At the same time, the membrane filtration market itself is expanding: according to King Research, it is set to grow from $17.4 billion in 2024 to nearly $33 billion in 2032. This reflects the industry’s investment in more efficient and resource-saving technologies.
The key advantage of membranes is their selectivity. They enable the separation of lactose whilst preserving the proteins and functional properties of the product. As Shanti Bhushan explains, modern membranes with hydrophilic surfaces and specialised polymer structures reduce fouling and allow for longer operation without any loss of performance.

In practice, this means that processors can control the balance of milk components more precisely. Multi-stage diafiltration allows lactose and minerals to be ‘flushed out’ into the permeate, whilst retaining protein in the concentrate, thereby increasing product yield and reducing losses.
“By minimising unintended protein passage to the permeate and tightening mass‑balance control, processors can consistently hit specification and lower waste,” explains Bhushan.
Systems are also evolving to accommodate new types of products. The growing popularity of thick products, such as Greek yoghurt or skyr, requires equipment to be adapted. Consequently, hybrid configurations are increasingly being used—a combination of spiral and tubular membranes that work effectively with both liquid and high-viscosity flows.

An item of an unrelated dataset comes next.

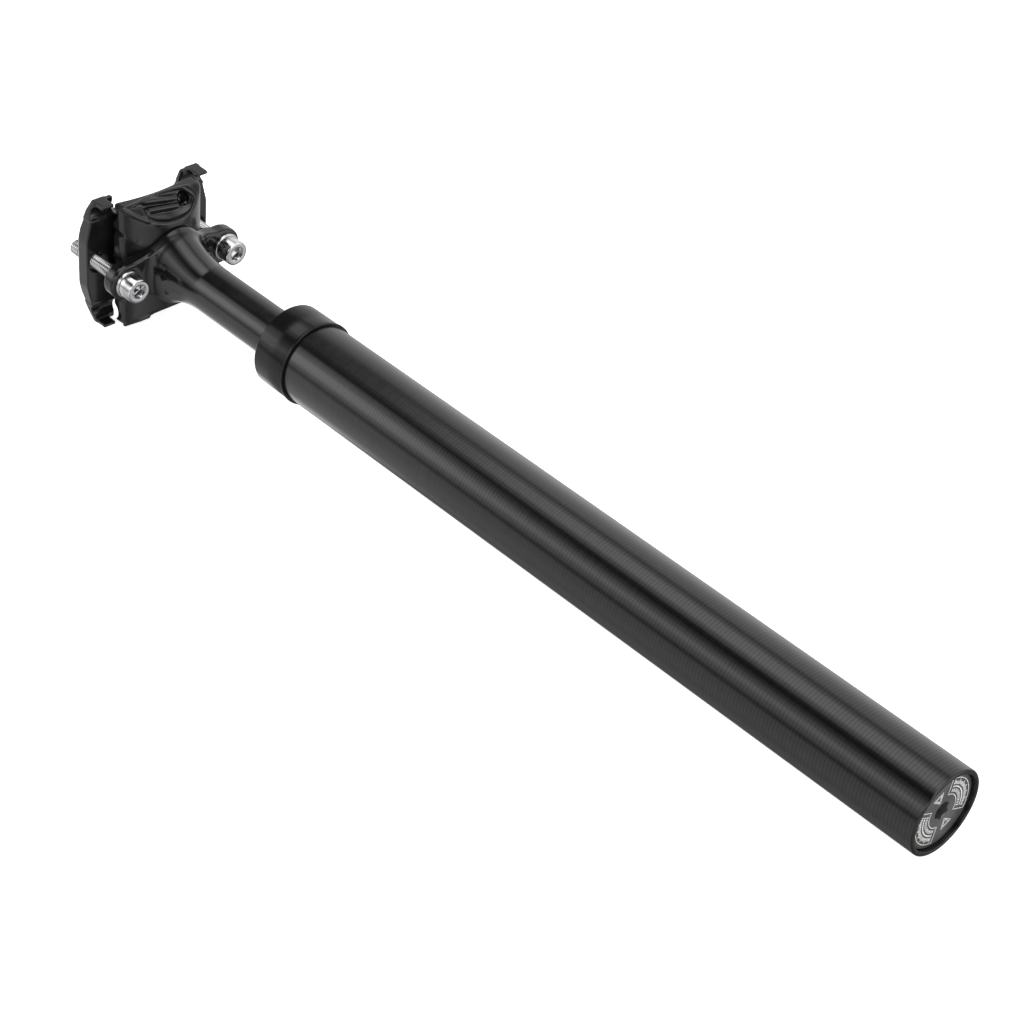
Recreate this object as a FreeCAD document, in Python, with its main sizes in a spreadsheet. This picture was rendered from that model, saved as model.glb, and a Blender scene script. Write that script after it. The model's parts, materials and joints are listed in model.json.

At the same time, there are still technical challenges to overcome. One of the main ones is the formation of mineral deposits during lactose concentration. To address this, temperature control, the selection of membranes with the required selectivity, and additional technical solutions are employed.
Process control is critical. Operators must monitor transmembrane pressure, temperature, solids concentration and conductivity. Digital instruments—such as refractometers and near-infrared spectroscopy—are increasingly being used for real-time monitoring.

It is important to note that membrane filtration affects not only the removal of lactose but also subsequent processes. For example, enzymatic hydrolysis of lactose can increase sweetness and alter the product’s flavour profile. This is precisely why many manufacturers prefer partial lactose removal using membranes, which allows them to preserve the ‘milky’ flavour balance.
In cheese production, these technologies also offer additional benefits: ultrafiltration increases protein yield, whilst microfiltration enables the production of native whey for high-value-added ingredients.
Overall, membrane technologies are becoming a key driver of transformation in the dairy processing industry. They not only enable the industry to meet the demand for lactose-free products, but also to improve production efficiency, reduce waste and create new sources of added value.